Several large-scale companies across the U.S. have already agreed to work with GM Energy to provide energy solutions to customers and receive product or service offerings.
Among them is an agreement with SunPower, one of the nation’s leading solar technology and energy services providers. Together, the two companies will develop and offer customers a home energy system which will consist of integrated EV and battery solutions, solar panels and home energy storage. A primary feature of the home energy system is expected to enable drivers to deliver power to their homes with the battery in their compatible electric vehicle, designed to give them the ability to power their home’s necessities in a blackout or draw from stored energy during peak rate times.

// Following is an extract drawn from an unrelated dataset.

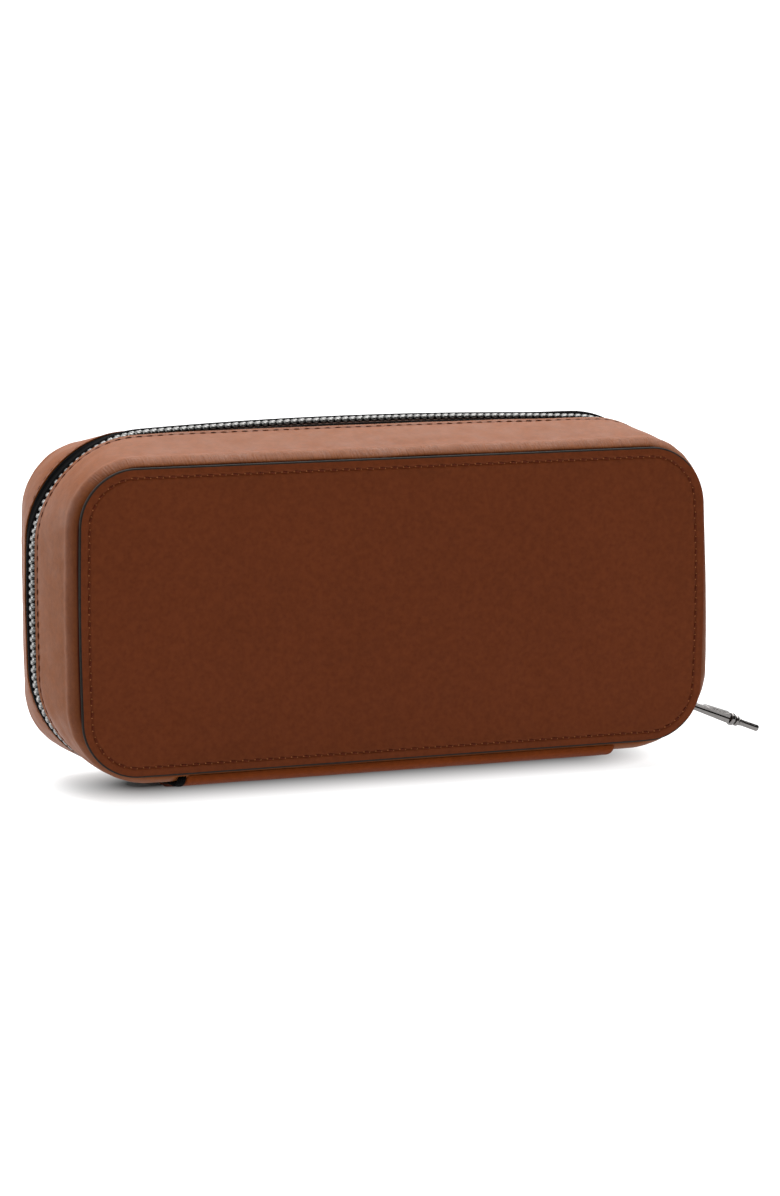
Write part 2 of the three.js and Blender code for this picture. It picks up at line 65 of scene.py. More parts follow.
# Outlines are rounded rectangles: width, height, lower and upper corner radius, bow of the sides,
# bow of the top, and lean of the right side. A higher power keeps the top flatter in the middle.
PANEL = np.array([200.0, 92.9, 16.9, 16.9, 1.1, 0.0, 0.0])
EDGE = np.array([211.4, 104.3, 34.0, 30.4, 1.9, 2.0, 0.0])
CHAIN = np.array([211.4, 104.3, 34.0, 34.0, 1.9, 4.0, 0.0])
GROWTH = np.array([2.0, 2.0, 1.0, 1.0, 0.0, 0.0, 0.0])
EDGE_POWER = 4
CHAIN_POWER = 2

# side of the zip plane, depth of the face panel's front and of the folded leather edge, and the
# lower and upper corner radius of the rolled band round the panel
Half = namedtuple("Half", "name side depth edge corners")
BASE = Half("base", -1, 32.5, 4.6, (24.0, 21.2))
LID = Half("lid", 1, 30.1, 7.0, (21.0, 20.3))
RIGHT_BOW = 0.6  # the right side bows out this much more than the left

ROLL_WIDTH = 2.8
ROLL_DEPTH = 6.5
PANEL_THICK = 1.3
ROLL_UNDER = PANEL_THICK - 0.15  # the roll ends this far under the panel's front
BAND = PANEL + GROWTH * ROLL_WIDTH
BAND_LEAN = 1.5  # the band's right side leans in at the top and out at the bottom

PANEL_PITCH = 3.87  # stitch lengths
WALL_PITCH = 3.35
TOOTH_PITCH = 2.38

# ---- Camera ----

YAW, PITCH, ROLL = (math.radians(a) for a in (20.2, 8.42, 0.11))  # from the left, down, and tilted
CAMERA_DISTANCE = 1.0657
AIM_SHIFT = (-0.00347, 0.00345)  # to the right and up of the near panel's middle, in metres
LENS = 105.35  # millimetres


def make_camera():
    forward = Vector((math.sin(YAW) * math.cos(PITCH), math.cos(YAW) * math.cos(PITCH), -math.sin(PITCH)))
    right = Vector((math.cos(YAW), -math.sin(YAW), 0))
    up = right.cross(forward)
    near_panel = Vector((0, -BASE.depth * MM, CENTRE_Z * MM))
    aim = near_panel + right * AIM_SHIFT[0] + up * AIM_SHIFT[1]
    data = bpy.data.cameras.new("camera")
    data.lens = LENS
    camera = bpy.data.objects.new("camera", data)
    bpy.context.scene.collection.objects.link(camera)
    turned = Matrix.Rotation(ROLL, 3, forward)
    axes = Matrix((turned @ right, turned @ up, -forward)).transposed()
    camera.matrix_world = Matrix.Translation(aim - forward * CAMERA_DISTANCE) @ axes.to_4x4()
    bpy.context.scene.camera = camera


make_camera()

# ---- Materials ----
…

SunPower will also become a preferred installer for the home energy system and offer customers the opportunity to add solar to their home. The home energy system will be available alongside the retail launch of the 2024 Chevrolet Silverado EV, expected to begin production in fall 2023.
Tesla have of course yet to announce any plans for “the sale of energy from EV batteries”, but Tesla Energy predates GM Energy by several years. Will General Motors be able to catch up and overtake Tesla? Perhaps V2x technology will give GM an edge? Alternatively perhaps Tesla will also be offering V2x on their EVs by the time the 2024 Chevrolet Silverado EV starts production?

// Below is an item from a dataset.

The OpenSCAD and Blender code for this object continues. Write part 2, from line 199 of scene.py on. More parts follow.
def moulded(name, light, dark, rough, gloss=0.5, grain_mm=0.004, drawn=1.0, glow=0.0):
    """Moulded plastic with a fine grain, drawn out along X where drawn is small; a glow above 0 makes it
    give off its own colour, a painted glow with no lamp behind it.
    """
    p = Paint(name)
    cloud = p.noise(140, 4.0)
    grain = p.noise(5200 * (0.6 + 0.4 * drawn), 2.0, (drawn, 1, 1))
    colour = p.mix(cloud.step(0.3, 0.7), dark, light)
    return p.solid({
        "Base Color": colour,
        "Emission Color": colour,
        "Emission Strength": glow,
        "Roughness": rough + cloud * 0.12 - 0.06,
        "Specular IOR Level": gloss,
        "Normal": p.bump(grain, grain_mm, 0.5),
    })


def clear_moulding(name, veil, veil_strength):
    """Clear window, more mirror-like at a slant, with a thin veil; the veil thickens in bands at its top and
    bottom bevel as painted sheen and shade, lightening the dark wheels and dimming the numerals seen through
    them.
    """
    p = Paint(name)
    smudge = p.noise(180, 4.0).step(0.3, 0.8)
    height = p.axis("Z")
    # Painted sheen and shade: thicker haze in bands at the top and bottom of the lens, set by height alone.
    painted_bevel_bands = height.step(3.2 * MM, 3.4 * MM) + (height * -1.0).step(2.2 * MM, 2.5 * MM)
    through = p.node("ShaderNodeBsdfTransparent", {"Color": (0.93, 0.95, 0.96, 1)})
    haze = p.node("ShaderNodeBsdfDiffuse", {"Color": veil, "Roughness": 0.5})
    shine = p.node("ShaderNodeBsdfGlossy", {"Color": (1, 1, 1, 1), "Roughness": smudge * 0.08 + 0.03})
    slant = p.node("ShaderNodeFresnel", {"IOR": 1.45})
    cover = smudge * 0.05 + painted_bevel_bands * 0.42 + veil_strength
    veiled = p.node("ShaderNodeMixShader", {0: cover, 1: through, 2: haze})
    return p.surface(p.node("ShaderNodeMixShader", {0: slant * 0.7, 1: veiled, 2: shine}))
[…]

The upcoming, fully electric Volvo EX90, which will be revealed on November 9, will be the first Volvo car to be hardware-ready for bi-directional charging capabilities. Initially becoming available in selected markets, bi-directional charging has the potential to help you make your energy utilisation cheaper, more efficient and sustainable. Paired with smart-charging capabilities coming to the Volvo Cars smartphone app, the Volvo EX90 will allow you to charge your car when demand from the grid and prices are low – usually meaning there are more renewable sources in the energy mix – and save that stored energy to be used later.
Once available, bi-directional charging in the Volvo EX90 could enable you to power your home, as well as other electric devices.
The press release wasn’t accompanied by any images of the EX90. I suppose all will be revealed on November 9th. However there is this video, entitled “What if your car could power your life?”. A very good question, which has been on our minds here at V2G UK for over a decade:
The video doesn’t include any images of the EX90 either, but it does include Volvo’s Head of Electrification Ecosystem, Olivier Loedel, saying things like:
With the Volvo EX90 you can power your life.
You could use its battery in many ways, from topping up your electric bike when you’re out and about, to hooking up an outdoor cooking appliance for your weekend camping trip. It could even power your house during the expensive peak hours of the day.
The press release adds:
Depending on rules specific to each energy market, bi-directional charging could also allow customers to support the grid in different ways. This could include taking in more energy during times when there’s a surplus of renewable energy, or selling energy back during peak usage hours when there is more demand. If most cars have this functionality in the future, then the grid could be balanced more often. That could increase the overall sustainability of the grid by reducing potential energy waste from renewable sources at times when production outperforms demand.
and in the video Olivier adds:
Bi-directional charging will in the future become available through a customer offer including a wallbox and a Home Energy Management System that connects the car, wallbox and power meter of a house together…
Bi-directional charging could allow customers to sell electricity back to the power grid, for example during peak hours when demand is high:
Once again an EV OEM has come up with an infographic which bears a strange resemblance to the banner at the top of this page, which is now over ten years old. Apart from the cloud labelled “Volvo” that is! As Olivier puts it, “technical solutions to enable this are under way. We have done some research!”
All in all it sounds to me an awful lot like Volvo intend to deliver full blown vehicle-to-grid in the foreseeable future! However the press release does also include the following “small print”:
* Future technology and features are described, and capabilities may vary. Features may not be available in all markets and will not be standard in all markets or for all models. * The bi-directional charging offer will initially be launched in selected markets. We are currently investigating which use cases we will be able to offer in different markets. * We will equip the Volvo EX90 with the necessary hardware to support the grid, and we are currently assessing in which markets it would be possible to offer this to our customers.
Which does beget another few questions at the back of my mind. Such as:
“Will the Volvo EX90 and associated wallbox support AC or DC V2x?”,
“Will the UK be one of Volvo’s initial selected markets?”, and
“If so, when will this exciting technology finally become available to the (wo)man in the UK street?”